**What you have to do:** Repeat exactly the lines of the listing below, please, starting with the first and ending with the line containing "wasm.setup();"; leave out the rest.

**Listed records:**
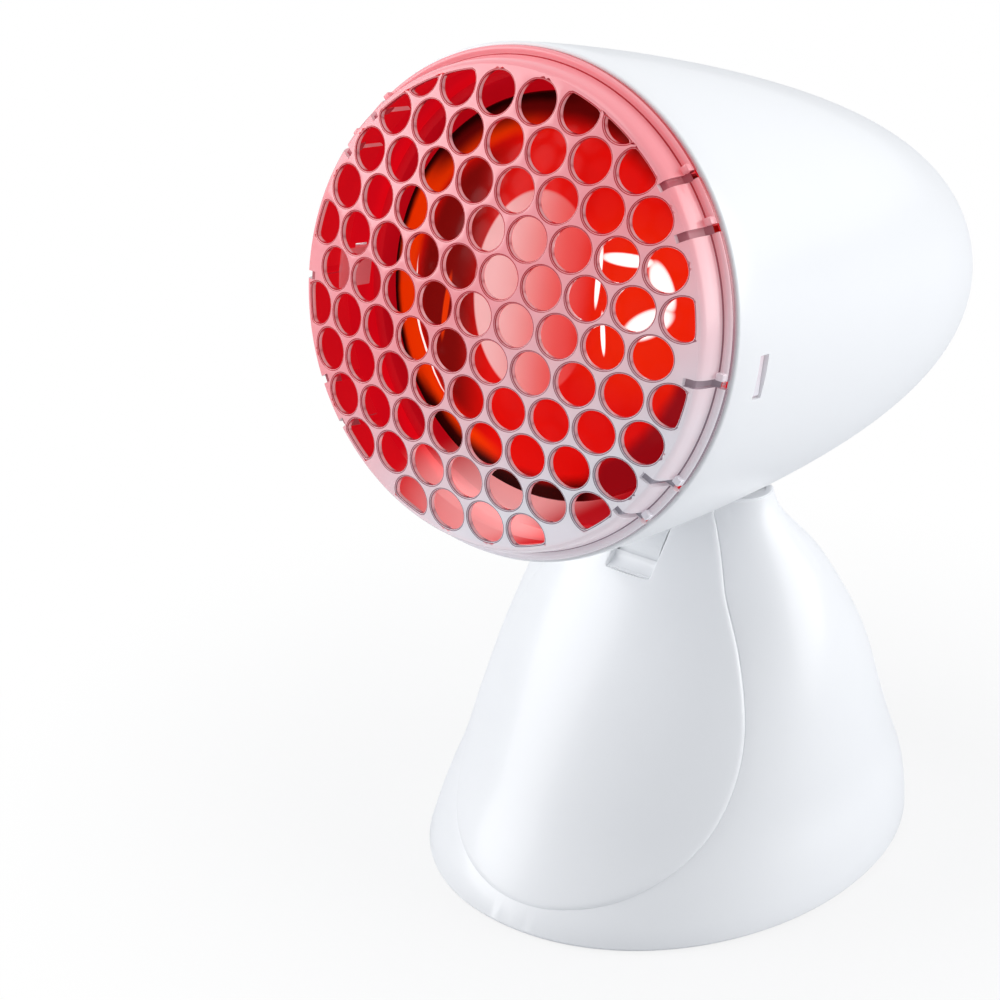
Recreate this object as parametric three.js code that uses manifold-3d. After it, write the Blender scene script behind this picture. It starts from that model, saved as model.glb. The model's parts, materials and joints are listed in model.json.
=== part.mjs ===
// Infrared heat therapy lamp: a tilting hood with a red pressed-glass bulb on a rounded table stand.
// Millimetres, +Z up. The lamp faces -Y and stands on the table at zero, with the origin under its middle.

import * as THREE from 'three';
import { mergeVertices } from 'three/addons/utils/BufferGeometryUtils.js';
import Module from 'manifold-3d';

const wasm = await Module();
wasm.setup();

// Driving dimensions of the hood and the grille, which go round the bulb
const bulbDiameter = 121;
const hoodAroundBulb = 14.9;
const hoodDiameter = bulbDiameter + 2 * hoodAroundBulb;
const hoodLength = 228;
const hoodWall = 2.6;
const hoodDrop = 8.1;
const rimBehindGrille = 21.9;
const domeRadius = 233;
const grilleThickness = 2.2;
const holePitch = 14.2;
const holeDiameter = 12.4;
const grilleRim = 7.2;
const holeFieldRadius = hoodDiameter / 2 - grilleRim;
const spigotDepth = 8.4;
const sideSlotLength = 13;
const sideSlotWidth = 5;
const sideSlotBehindRim = 15.8;
const sideSlotDrop = 5;

// Driving dimensions of the bulb's length and its holder
const bulbLength = 136;
const bulbBehindGrille = 30;
const capDiameter = 26.4;
const capLength = 25;
const holderDiameter = 39;
const holderLength = 43;
const capFrom = bulbBehindGrille + bulbLength - capLength;
const bracketBehindCap = 7;
const bracketBehindGrille = capFrom + bracketBehindCap;
const sheetThickness = 1.5;
const shieldThickness = 1;

// Driving dimensions of the stand
const standHeight = 128;
const footWidth = 151.2;
const footFrontLength = 90;
const footRearLength = 94;
const standWall = 2.6;
const panelHalfWidth = 51.6;
const panelProud = 0.8;
const notchWidth = 17;
const notchBottom = 104;
const shellLift = 1;
const plateBottom = 3;
const plateThickness = 2.5;
const footDiameter = 14;

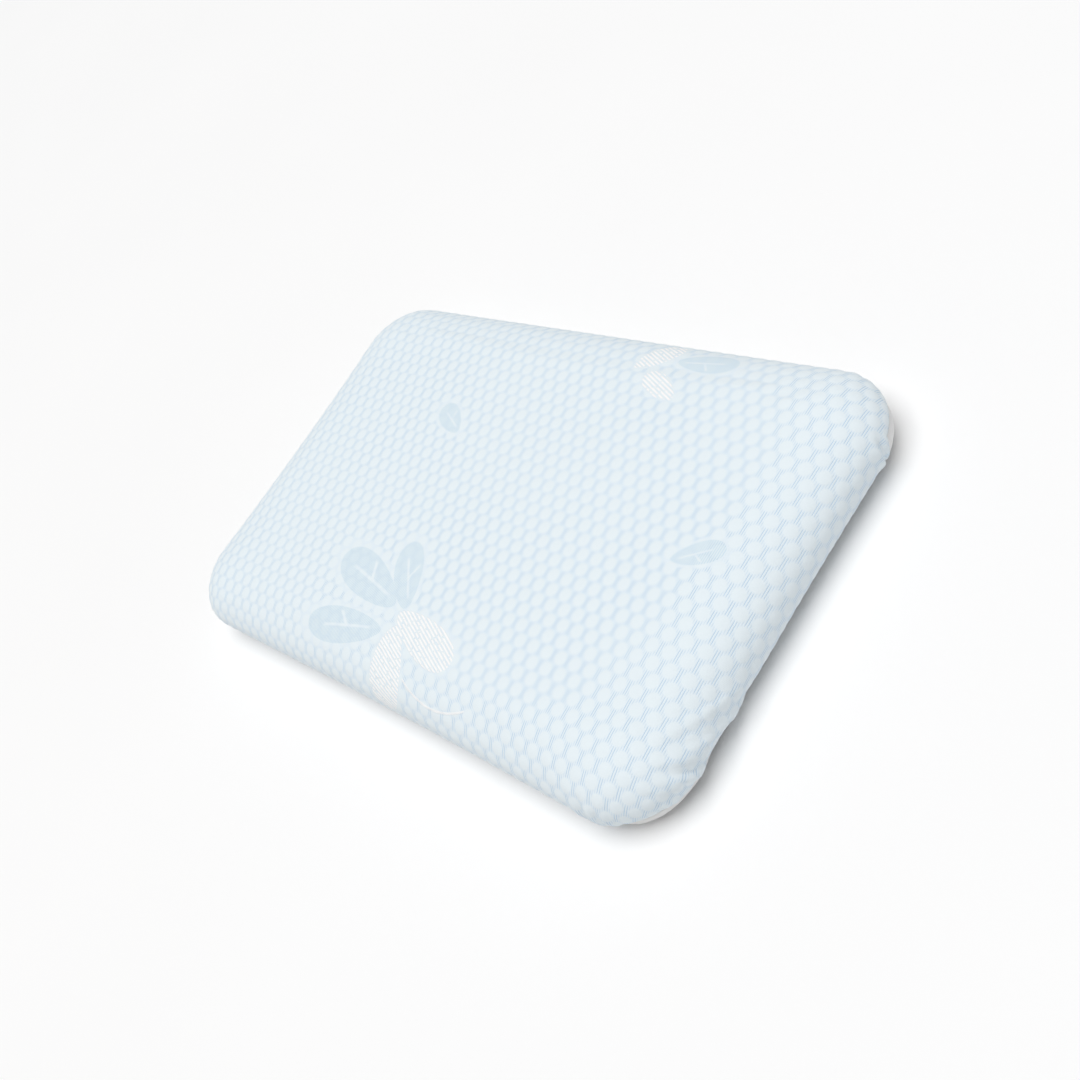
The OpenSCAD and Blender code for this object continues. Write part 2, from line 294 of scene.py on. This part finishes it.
def drape(section, rim_z, ease, count_s, count_t):
    """A rectangular sheet laid over the pillow: its points' places, their places on the flat cloth, and
    their way in from its rim. That way in gives a point's inset and height on the section, which starts at
    the height rim_z(x, y) and takes up the difference over a stretch of length ease. Its way along the
    nearest edge gives its place round the plan outline: the same place on the straight stretch, and past
    that evenly round half of the rounded corner. On the flat cloth the point lies further out, straight away
    from the outline, by as much as the way down the wall is longer than its inset."""
    way = walk(section)
    spare = way[-1] - section[-1, 0]
    half_s, half_t = half_w + spare, half_d + spare
    across_s, across_t = np.linspace(-half_s, half_s, count_s), np.linspace(-half_t, half_t, count_t)
    s, t = np.meshgrid(across_s, across_t, indexing="ij")
    from_s, from_t = half_s - np.abs(s), half_t - np.abs(t)
    on_side = from_t <= from_s
    inward = np.minimum(from_s, from_t)

    def place(depth):
        inset = np.interp(depth, way, section[:, 0])
        radius = np.maximum(corner_r - inset, 0)
        straight_x = half_w - np.maximum(corner_r, inset)
        straight_y = half_d - np.maximum(corner_r, inset)

        def along(w, straight, sheet_end):
            over = np.clip((w - straight) / np.maximum(sheet_end - inward - straight, 1e-9), 0, 1)
            return np.minimum(w, straight), over * np.pi / 4

        side_x, side_turn = along(np.abs(s), straight_x, half_s)
        end_y, end_turn = along(np.abs(t), straight_y, half_t)
        out_x = np.where(on_side, np.sin(side_turn), np.cos(end_turn))
        out_y = np.where(on_side, np.cos(side_turn), np.sin(end_turn))
        base_x = np.where(on_side, side_x, straight_x)
        base_y = np.where(on_side, straight_y, end_y)
        extra = radius + inset + spare - depth
        signs = np.stack([np.sign(s), np.sign(t)], -1)
        plan = np.stack([base_x + radius * out_x, base_y + radius * out_y], -1) * signs
        flat = np.stack([base_x + extra * out_x, base_y + extra * out_y], -1) * signs
        return plan, flat, np.interp(depth, way, section[:, 1])

    outline = place(np.zeros_like(inward))[0]
    wall = slice(0, np.argmax(np.abs(np.diff(section[:, 1])) < 1e-6))
    heights, ways = section[wall, 1], way[wall]
    order = np.argsort(heights)
    start = np.interp(rim_z(outline[..., 0], outline[..., 1]), heights[order], ways[order])
    plan, flat, level = place(inward + start * np.clip(1 - inward / ease, 0, 1))
    return np.concatenate([plan, level[..., None]], -1), flat, inward


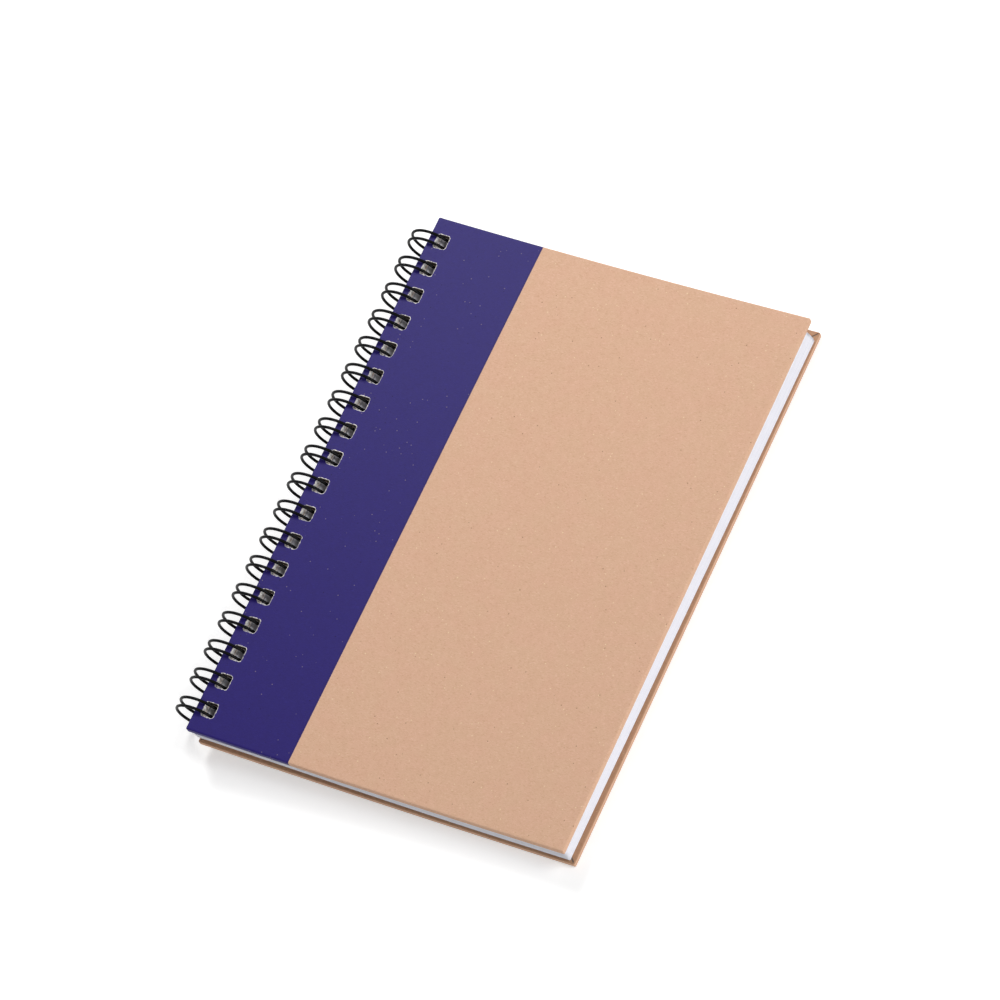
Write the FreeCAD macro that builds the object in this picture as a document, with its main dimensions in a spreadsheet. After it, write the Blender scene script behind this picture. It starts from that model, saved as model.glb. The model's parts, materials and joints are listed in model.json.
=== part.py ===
import FreeCAD, Part
import math
import os
import Sketcher

# Pocket notebook with hard covers, hung on a row of double wire loops.
# It is drawn in the frame of the loops: their common axis is the Y axis, X runs
# from the spine to the fore edge, and Z points out of the front cover.
# The last step lays it down on the loops and on the fore edge of the back cover.

vector = FreeCAD.Vector
os.makedirs("parts", exist_ok=True)
doc = FreeCAD.newDocument("wire_bound_notebook")

# Driving dimensions, in millimetres
driving_sizes = [
    ("cover_width", 110.0, "spine edge to fore edge of a cover"),
    ("cover_length", 157.5, "head to tail of a cover"),
    ("board_thickness", 1.5, "grey board inside a cover"),
    ("wrap_thickness", 0.2, "kraft paper glued round the board"),
    ("lining_thickness", 0.2, "paper glued on the inner face"),
    ("turn_in", 14.0, "width of the wrap's flaps on the inner face"),
    ("mitre_gap", 0.4, "slit between two flaps at a corner"),
    ("lining_margin", 3.0, "cover edge to lining edge"),
    ("lining_spine_margin", 0.9, "spine edge of a cover to lining edge"),
    ("page_setback", 1.3, "a sheet is this much narrower than a cover"),
    ("page_shortfall", 3.5, "a sheet is this much shorter than a cover"),
    ("page_shift", -1.1, "sheets lie this far towards the tail"),
    ("page_slide", -0.7, "sheets hang this far back from the middle of their holes"),
    ("page_stack", 4.7, "about fifty sheets"),
    ("swell_height", 1.3, "the lowest sheet is lifted this much where it passes over the seam wire"),
    ("swell_width", 5.5, "lifted part of the sheets, from their spine edge"),
    ("swell_ramp", 80.0, "length of the slope back to the flat stack"),
    ("loop_pitch", 8.467, "three loops to the inch"),
    ("loop_margin", 5.5, "least room from the last loop to the end of a cover"),
    ("loop_radius", 6.4, "axis to wire centre"),
    ("wire_diameter", 0.8, "lacquered steel wire"),
    ("leg_spacing", 2.5, "between the two wires of one loop"),
    ("bend_radius", 1.0, "where a leg turns into the seam wire"),
    ("tip_gap", 0.1, "closed tip to the line of the seam wire"),
    ("wire_tail", 5.3, "last loop to the cut end of the wire"),
    ("hole_across", 3.6, "punched hole, at right angles to the spine"),
    ("hole_along", 4.2, "punched hole, along the spine"),
    ("hole_corner", 0.45, "cut across each corner of a punched hole"),
    ("hole_margin", 2.1, "spine edge to hole"),
    ("spine_gap", 0.5, "loop axis to the spine edge of the front cover"),
    ("back_shift", 1.2, "back cover sits this far out from the front one"),
    ("front_height", 5.3, "loop axis to the outer face of the front cover"),
    ("seam_clearance", 0.1, "seam wire to the back cover and to the sheets"),
    ("leg_facets", 15, "flats round one leg"),
    ("tip_facets", 4, "flats round the closed tip"),
    ("bend_facets", 2, "flats round a seam bend"),
]

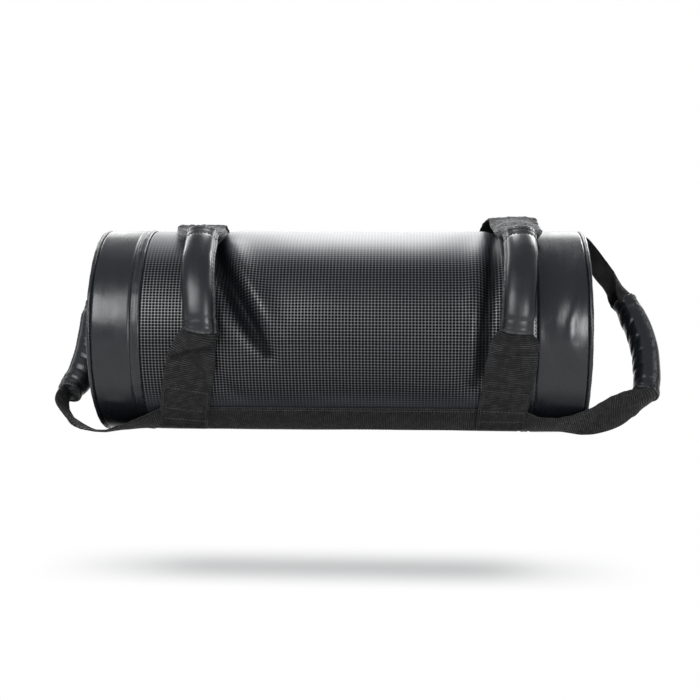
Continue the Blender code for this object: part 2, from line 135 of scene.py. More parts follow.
# Along the end handles: the share of the reach outwards, of the strips' radius along the pivots' line, and of
# the reach backwards
RIGHT_END_SHARES = [
    (0, 1, 0), (0.1, 1, 0), (0.3, 1.016, 0), (0.45, 1.005, 0), (0.62, 0.965, 0), (0.82, 0.875, 0),
    (0.95, 0.73, 0), (1, 0.4, 0), (0.985, 0.1, 0), (0.9, -0.17, 0), (0.8, -0.4, 0), (0.71, -0.57, 0),
    (0.61, -0.72, 0), (0.52, -0.86, 0), (0.42, -0.97, 0), (0.3, -1.016, 0), (0.1, -1, 0), (0, -1, 0),
]
LEFT_END_SHARES = [
    (0, 1, 0), (0.1, 1, 0), (0.3, 1.012, 0), (0.44, 0.995, 0), (0.59, 0.93, 0.04), (0.7, 0.82, 0.13),
    (0.74, 0.68, 0.21), (0.72, 0.54, 0.26), (0.645, 0.38, 0.275), (0.59, 0.1, 0.255), (0.57, -0.2, 0.23),
    (0.56, -0.48, 0.2), (0.56, -0.7, 0.15), (0.54, -0.88, 0.07), (0.45, -1.0, 0.01), (0.3, -1.02, 0),
    (0.1, -1, 0), (0, -1, 0),
]
LEFT_END_GRIP_START = 104 * MM
RIGHT_END_GRIP_START = 108 * MM

# Folds and dents of the skin: a line of (mm along X, degrees round the bag), its half width and height in mm
FOLDS = [
    ([(-131, 96), (-130, 76), (-126, 58), (-119, 46), (-109, 35),
      (-101, 25), (-93, 16), (-85, 8), (-78, 1), (-70, -6)], 9.2, -12.0),
    ([(-108, 62), (-99, 46), (-89, 34), (-78, 24), (-69, 13), (-60, 3), (-56, -5)], 10.0, 3.2),
    ([(-118, 22), (-110, 6), (-104, -8), (-104, -22)], 12.0, 2.0),
    ([(160, 96), (156, 74), (151, 42), (147, 23), (143, -2), (140, -16), (136, -24)], 6.6, -6.4),
    ([(146, 84), (137, 42), (133, 23), (130, 0)], 9.0, 1.6),
    ([(-126, -8), (-118, -22), (-100, -33)], 8.0, -1.6),
    ([(120, -10), (128, -24), (140, -34)], 8.0, -1.2),
    ([(-60, 5), (-20, 18), (30, 22)], 22.0, 0.9),
    ([(-40, -26), (20, -30), (80, -26)], 16.0, -0.9),
    ([(242, 50), (237, 34), (231, 22), (226, 11), (226, 1), (232, -8), (240, -13)], 9.5, 3.2),
    ([(204, 6), (212, -6), (222, -14), (234, -19), (244, -20)], 8.0, -1.3),
    ([(-222, 52), (-226, 24), (-220, -12), (-226, -30)], 16.0, -0.5),
    ([(-226, -20), (-222, -38)], 9.0, -0.9),
    ([(-108, 168), (-100, 196), (-88, 228)], 6.0, -2.4),
    ([(-96, 172), (-88, 198), (-78, 222)], 8.0, 1.3),
    ([(128, 162), (134, 190), (130, 224)], 7.0, -2.0),
    ([(118, 160), (122, 188), (118, 216)], 9.0, 1.1),
    ([(222, 150), (218, 190), (224, 230)], 11.0, -1.6),
    ([(-220, 158), (-224, 196), (-218, 236)], 11.0, -1.6),
    ([(-30, 96), (10, 104), (60, 100)], 18.0, -0.8),
]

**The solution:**
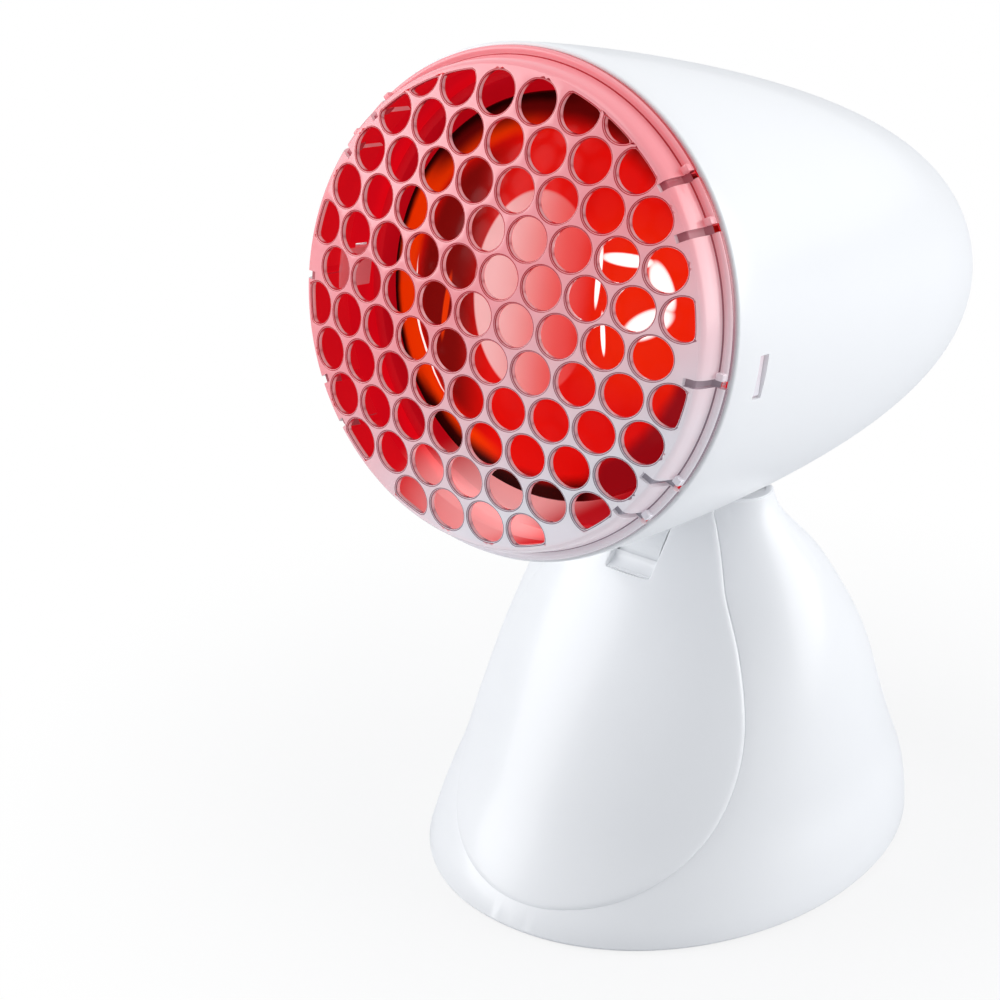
Recreate this object as parametric three.js code that uses manifold-3d. After it, write the Blender scene script behind this picture. It starts from that model, saved as model.glb. The model's parts, materials and joints are listed in model.json.
=== part.mjs ===
// Infrared heat therapy lamp: a tilting hood with a red pressed-glass bulb on a rounded table stand.
// Millimetres, +Z up. The lamp faces -Y and stands on the table at zero, with the origin under its middle.

import * as THREE from 'three';
import { mergeVertices } from 'three/addons/utils/BufferGeometryUtils.js';
import Module from 'manifold-3d';

const wasm = await Module();
wasm.setup();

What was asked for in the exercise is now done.